Start of STORED DATA

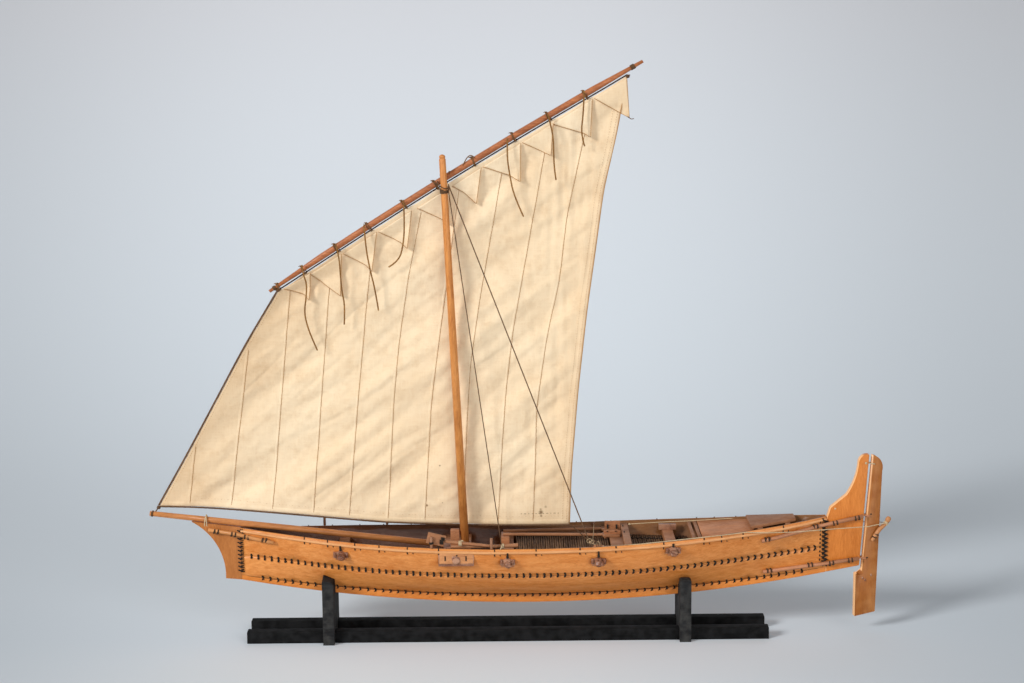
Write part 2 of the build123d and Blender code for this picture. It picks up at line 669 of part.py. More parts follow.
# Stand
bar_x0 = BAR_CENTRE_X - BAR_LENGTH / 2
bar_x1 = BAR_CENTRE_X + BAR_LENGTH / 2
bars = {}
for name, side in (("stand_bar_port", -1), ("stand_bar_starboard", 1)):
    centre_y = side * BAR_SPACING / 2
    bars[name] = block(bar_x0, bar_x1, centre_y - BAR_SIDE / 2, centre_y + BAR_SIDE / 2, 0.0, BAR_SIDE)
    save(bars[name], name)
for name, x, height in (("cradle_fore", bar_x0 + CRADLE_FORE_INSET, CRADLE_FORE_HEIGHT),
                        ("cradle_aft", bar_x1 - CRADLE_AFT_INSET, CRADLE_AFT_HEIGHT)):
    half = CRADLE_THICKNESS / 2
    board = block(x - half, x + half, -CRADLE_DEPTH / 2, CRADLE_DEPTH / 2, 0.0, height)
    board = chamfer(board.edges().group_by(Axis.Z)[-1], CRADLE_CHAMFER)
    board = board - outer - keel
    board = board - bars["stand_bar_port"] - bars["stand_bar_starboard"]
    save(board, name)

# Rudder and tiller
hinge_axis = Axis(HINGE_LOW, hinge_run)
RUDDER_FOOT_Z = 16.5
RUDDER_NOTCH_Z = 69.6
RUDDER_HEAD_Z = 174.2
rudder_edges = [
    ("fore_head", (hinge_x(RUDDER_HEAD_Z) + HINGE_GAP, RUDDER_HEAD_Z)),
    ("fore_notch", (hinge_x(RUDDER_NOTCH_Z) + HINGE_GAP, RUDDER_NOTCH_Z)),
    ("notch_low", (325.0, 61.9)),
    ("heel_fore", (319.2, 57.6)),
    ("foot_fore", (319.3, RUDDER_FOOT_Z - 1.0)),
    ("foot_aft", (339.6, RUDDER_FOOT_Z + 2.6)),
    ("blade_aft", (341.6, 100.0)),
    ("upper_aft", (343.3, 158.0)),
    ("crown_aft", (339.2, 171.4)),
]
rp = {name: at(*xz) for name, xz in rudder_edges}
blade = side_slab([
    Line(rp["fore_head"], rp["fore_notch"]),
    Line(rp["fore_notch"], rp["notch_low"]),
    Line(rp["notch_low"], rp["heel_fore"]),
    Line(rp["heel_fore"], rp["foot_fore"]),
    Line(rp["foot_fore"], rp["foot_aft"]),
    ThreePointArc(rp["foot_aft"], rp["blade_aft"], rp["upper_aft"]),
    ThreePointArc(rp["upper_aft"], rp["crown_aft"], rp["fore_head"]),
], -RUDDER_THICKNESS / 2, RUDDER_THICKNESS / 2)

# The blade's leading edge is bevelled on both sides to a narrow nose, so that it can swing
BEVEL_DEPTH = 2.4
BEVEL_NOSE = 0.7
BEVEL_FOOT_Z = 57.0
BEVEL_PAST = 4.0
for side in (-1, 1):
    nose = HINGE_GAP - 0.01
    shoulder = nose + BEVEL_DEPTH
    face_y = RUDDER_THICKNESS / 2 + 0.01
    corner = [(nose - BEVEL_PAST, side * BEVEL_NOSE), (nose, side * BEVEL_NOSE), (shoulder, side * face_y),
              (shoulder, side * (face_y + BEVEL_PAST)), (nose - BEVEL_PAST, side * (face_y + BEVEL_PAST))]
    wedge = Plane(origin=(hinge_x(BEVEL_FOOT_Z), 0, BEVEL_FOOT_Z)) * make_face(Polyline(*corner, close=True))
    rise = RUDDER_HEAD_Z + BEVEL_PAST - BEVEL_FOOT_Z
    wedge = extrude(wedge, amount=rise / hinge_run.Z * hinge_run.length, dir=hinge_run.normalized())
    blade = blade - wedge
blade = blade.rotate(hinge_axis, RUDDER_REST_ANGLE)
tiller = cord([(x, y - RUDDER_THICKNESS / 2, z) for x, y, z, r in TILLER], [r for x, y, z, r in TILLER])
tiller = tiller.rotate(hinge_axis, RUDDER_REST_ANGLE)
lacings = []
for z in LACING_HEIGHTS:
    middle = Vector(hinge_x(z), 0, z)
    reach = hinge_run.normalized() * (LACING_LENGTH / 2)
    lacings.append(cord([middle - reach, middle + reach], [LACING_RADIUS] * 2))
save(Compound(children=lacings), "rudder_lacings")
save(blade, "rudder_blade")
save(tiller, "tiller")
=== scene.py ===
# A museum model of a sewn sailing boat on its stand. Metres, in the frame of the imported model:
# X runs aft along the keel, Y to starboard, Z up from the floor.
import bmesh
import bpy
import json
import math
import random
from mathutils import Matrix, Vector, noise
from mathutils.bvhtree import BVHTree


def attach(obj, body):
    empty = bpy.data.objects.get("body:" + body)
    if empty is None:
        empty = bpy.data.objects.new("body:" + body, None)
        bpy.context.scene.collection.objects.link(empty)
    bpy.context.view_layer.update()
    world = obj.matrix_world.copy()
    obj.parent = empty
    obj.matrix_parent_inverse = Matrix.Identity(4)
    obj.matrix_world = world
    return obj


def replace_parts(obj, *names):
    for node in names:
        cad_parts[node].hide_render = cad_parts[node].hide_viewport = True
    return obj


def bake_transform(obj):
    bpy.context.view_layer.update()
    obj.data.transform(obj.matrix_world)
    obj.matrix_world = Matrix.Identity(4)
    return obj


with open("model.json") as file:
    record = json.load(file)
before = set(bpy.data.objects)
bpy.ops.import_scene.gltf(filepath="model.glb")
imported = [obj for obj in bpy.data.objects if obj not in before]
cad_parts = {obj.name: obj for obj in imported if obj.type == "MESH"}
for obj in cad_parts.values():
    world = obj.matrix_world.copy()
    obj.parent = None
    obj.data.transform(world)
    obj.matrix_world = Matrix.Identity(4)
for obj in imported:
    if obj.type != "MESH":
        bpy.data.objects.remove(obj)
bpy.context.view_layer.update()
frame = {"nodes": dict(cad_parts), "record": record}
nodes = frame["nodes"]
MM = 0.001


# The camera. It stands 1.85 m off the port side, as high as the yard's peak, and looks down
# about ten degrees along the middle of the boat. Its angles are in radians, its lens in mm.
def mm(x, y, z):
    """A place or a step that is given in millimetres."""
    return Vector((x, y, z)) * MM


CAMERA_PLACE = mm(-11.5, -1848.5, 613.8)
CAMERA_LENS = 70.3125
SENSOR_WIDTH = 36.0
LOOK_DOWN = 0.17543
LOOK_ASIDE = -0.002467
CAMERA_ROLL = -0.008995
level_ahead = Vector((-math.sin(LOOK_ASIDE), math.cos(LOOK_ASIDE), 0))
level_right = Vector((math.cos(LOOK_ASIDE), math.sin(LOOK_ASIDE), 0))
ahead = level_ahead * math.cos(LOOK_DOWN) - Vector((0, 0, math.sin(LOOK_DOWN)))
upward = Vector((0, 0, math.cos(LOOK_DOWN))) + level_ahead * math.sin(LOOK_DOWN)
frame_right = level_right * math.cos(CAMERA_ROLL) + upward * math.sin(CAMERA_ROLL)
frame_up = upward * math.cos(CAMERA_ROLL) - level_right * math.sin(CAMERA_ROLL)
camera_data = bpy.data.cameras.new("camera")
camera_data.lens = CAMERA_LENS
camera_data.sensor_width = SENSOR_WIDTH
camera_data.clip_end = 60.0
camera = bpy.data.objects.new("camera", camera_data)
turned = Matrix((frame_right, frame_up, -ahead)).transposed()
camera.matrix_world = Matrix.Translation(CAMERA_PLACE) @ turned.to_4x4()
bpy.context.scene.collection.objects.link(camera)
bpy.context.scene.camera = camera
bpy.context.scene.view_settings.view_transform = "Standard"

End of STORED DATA

# STATED PROBLEM
Repeat, word for word, only the lines from the line holding "tiller = tiller.rotate(hinge_axis, RUDDER_REST_ANGLE)" through the line holding "if empty is", with both of those lines included.

# COMPLETED EXERCISE
tiller = tiller.rotate(hinge_axis, RUDDER_REST_ANGLE)
lacings = []
for z in LACING_HEIGHTS:
    middle = Vector(hinge_x(z), 0, z)
    reach = hinge_run.normalized() * (LACING_LENGTH / 2)
    lacings.append(cord([middle - reach, middle + reach], [LACING_RADIUS] * 2))
save(Compound(children=lacings), "rudder_lacings")
save(blade, "rudder_blade")
save(tiller, "tiller")
=== scene.py ===
# A museum model of a sewn sailing boat on its stand. Metres, in the frame of the imported model:
# X runs aft along the keel, Y to starboard, Z up from the floor.
import bmesh
import bpy
import json
import math
import random
from mathutils import Matrix, Vector, noise
from mathutils.bvhtree import BVHTree


def attach(obj, body):
    empty = bpy.data.objects.get("body:" + body)
    if empty is None:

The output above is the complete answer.